Mengenal Kedudukan Rasul, Nabi dan Wali dalam Pandangan

Religi

Ilustrasi

Penulis:Bearita.com

Wali Allah artinya orang yang dekat dengan Allah. Allah menolong dan cinta kepada wali-Nya. [Lihat: Muʼjam Mushthalahat al-‘Ulum asy-Syar‘iyyah, 4/1799].

ٱللَّهُ وَلِىُّ ٱلَّذِينَ ءَامَنُوا۟ يُخْرِجُهُم مِّنَ ٱلظُّلُمَٰتِ إِلَى ٱلنُّورِۖ 

“Allah pelindung orang yang beriman. Dia mengeluarkan mereka dari kegelapan kepada cahaya (iman).” (Q.S. Al-Baqarah: 257)

Orang yang menjadi rasul (utusan Allah) dan nabi sudah pasti orang yang dicintai oleh Allah. [Lihat: Al-Furqan baina Auliyaʼ ar-Rahman wa Auliyaʼ asy-Syaithan, hlm. 96].

Sebaliknya, 

لا يرسل من هو من أعدائه. 

“Allah jelas tidak menjadikan rasul-Nya dari kalangan orang-orang yang Dia benci.” terang Syaikh Shalih al-Fauzan [At-Taʼliq wa al-Bayan ‘ala Kitab al-Furqan, hlm. 306].

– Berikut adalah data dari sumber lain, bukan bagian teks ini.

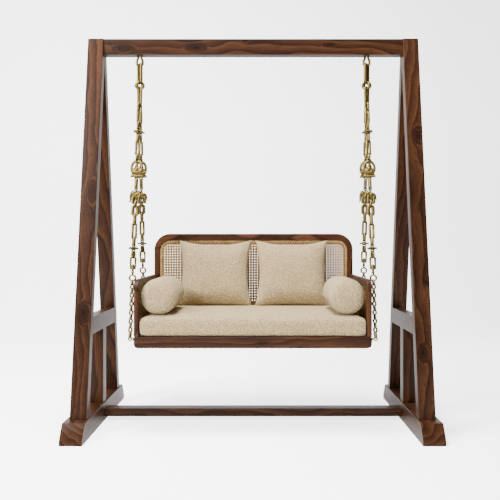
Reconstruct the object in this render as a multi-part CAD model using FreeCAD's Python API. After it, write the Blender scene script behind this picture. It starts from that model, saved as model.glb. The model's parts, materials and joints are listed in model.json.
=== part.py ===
import FreeCAD, Part
import math
import os

# A free-standing swing of dark wood: two braced end frames, a top beam and a floor
# stretcher carry a cane-backed seat on four ornamental brass chains.
# X runs left to right, Y front to back, Z up. The origin is on the floor, under the
# middle of the object. Millimetres.

V = FreeCAD.Vector

# End frames
foot_length = 922.0
foot_width = 112.0
foot_height = 97.0
foot_nose_height = 25.0
foot_nose_setback = 47.0
foot_inner_half_gap = 821.0
leg_inner_half_gap = 828.0
leg_width = 84.0
leg_depth = 56.0
leg_foot_reach = 361.0
leg_top_reach = 32.0
frame_height = 2109.0
mid_rail_bottom_height = 508.0
mid_rail_height = 89.0
mid_rail_thickness = 54.0
post_depth = 68.0
frame_edge_round = 3.0

# Beam and stretcher
beam_height = 87.0
beam_depth = 54.0
stretcher_height = 44.0
stretcher_depth = 73.0
stretcher_clearance = 23.0

# Tenons that hold the frame timbers together
tenon_thickness = 24.0
tenon_height = 46.0
tenon_length = 38.0

# Staples under the beam
staple_bar = 9.0
staple_loop_width = 33.0
staple_neck_width = 17.0
staple_drop = 53.5
staple_neck_drop = 10.0
staple_shoulder_drop = 26.0
staple_shank = 56.0
staple_bend = 8.0
staple_neck_bend = 9.0

# Chains
running_gap = 0.3
arm_to_chain_gap = 24.0
ring_side_gap = 4.0
ring_seat_gap = 6.0
hanger_drop = 100.0
front_anchor_reach = 277.0
back_anchor_reach = 144.0
lower_pivot_height = 788.5
heavy_wire = 9.5
middle_wire = 8.5
light_wire = 7.5
drop_wire = 5.4
hanger_width = 46.0
hanger_corner = 11.0
round_inner = 34.0
round_width = 50.0
oval_inner = 93.0
oval_width = 32.0
short_inner = 34.0
short_width = 29.0
tiny_inner = 26.0
long_inner = 80.0
long_width = 27.0
long_corner = 7.0
narrow_inner = 50.0
narrow_width = 29.0
braid_inner = 49.0
braid_width = 38.0
braid_wire = 10.0
loop_inner = 28.0
loop_width = 36.0
drop_inner = 21.5
drop_width = 20.0
front_drop_count = 12
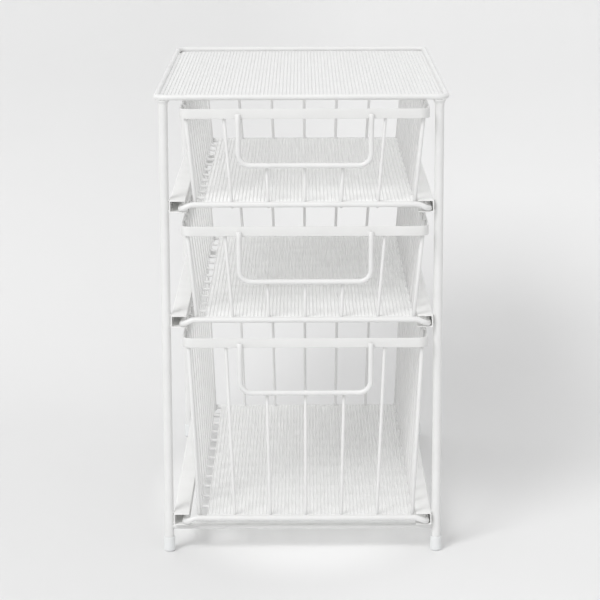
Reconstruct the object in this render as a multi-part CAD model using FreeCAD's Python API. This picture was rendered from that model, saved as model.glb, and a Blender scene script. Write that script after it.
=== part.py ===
import FreeCAD, Part
import math
import os

# Three-drawer wire organizer in powder-coated steel, in millimetres.
# X runs to the right, Y to the back and Z up. The origin is on the floor, under the
# middle of the box that holds the whole object, handles included.

# The whole frame
frame_width = 286.0  # outside of the top loop, left to right
frame_depth = 438.0  # outside of the top loop, front to back
frame_height = 460.0  # floor to the top of the loop

# Top loop and legs
loop_wire = 5.5  # round wire of the top loop
loop_bend = 9.0  # bend radius of its corners, on the wire's centre line
leg_diameter = 9.0
leg_inset_x = 9.5  # leg axis inside the loop's outer side
leg_inset_y = 6.0  # leg axis inside the loop's outer front and back
leg_flare_diameter = 12.5  # swaged top of a leg, where it is welded under the loop
leg_flare_height = 5.5
cross_rod = 5.5  # round rod that ties two legs together, under the lowest rails

# Push-on plastic feet
foot_diameter = 11.2
foot_height = 14.9
foot_floor = 3.0  # plastic under the leg's end
foot_edge = 1.5  # rounding of the foot's lower edge
foot_fit = 0.05  # slack all round between a leg and its foot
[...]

Syaikh Taqiyud-dien Ibnu Taimiyyah rahimahullah berkata, 

وكل رسول نبي ولي. 

“Setiap rasul sudah pasti nabi dan wali.” (Al-Furqan, hlm. 96)

Syaikh Shalih al-Fauzan hafizhahullah menerangkan, 

Rasul adalah yang tertinggi, di bawahnya adalah nabi, kemudian wali.

Rasul ialah orang yang mendapatkan wahyu dari Allah bersama perintah untuk menyebarkannya. 

Sedangkan nabi adalah orang yang diutus oleh Allah dengan ajaran syariat sebelumnya; seperti para nabi di kalangan Bani Israil yang diutus dengan pegangan kitab Taurat yang diturunkan kepada Nabi Musa, 

إِنَّآ أَنزَلْنَا ٱلتَّوْرَىٰةَ فِيهَا هُدًى وَنُورٌۚ يَحْكُمُ بِهَا ٱلنَّبِيُّونَ 

“Sungguh, Kami yang menurunkan Kitab Taurat; di dalamnya (ada) petunjuk dan cahaya. Yang dengan Kitab itu para nabi memberi putusan,” (Q.S. Al-Maʼidah: 44)

Para nabi setelah Nabi Musa menetapkan keputusan berdasarkan Taurat. 

Jadi rasul lebih utama daripada nabi; dan nabi lebih utama daripada wali. Masalah ini disepakati (para ulama).” (At-Taʼliq wa al-Bayan ‘ala Kitab al-Furqan, hlm. 305)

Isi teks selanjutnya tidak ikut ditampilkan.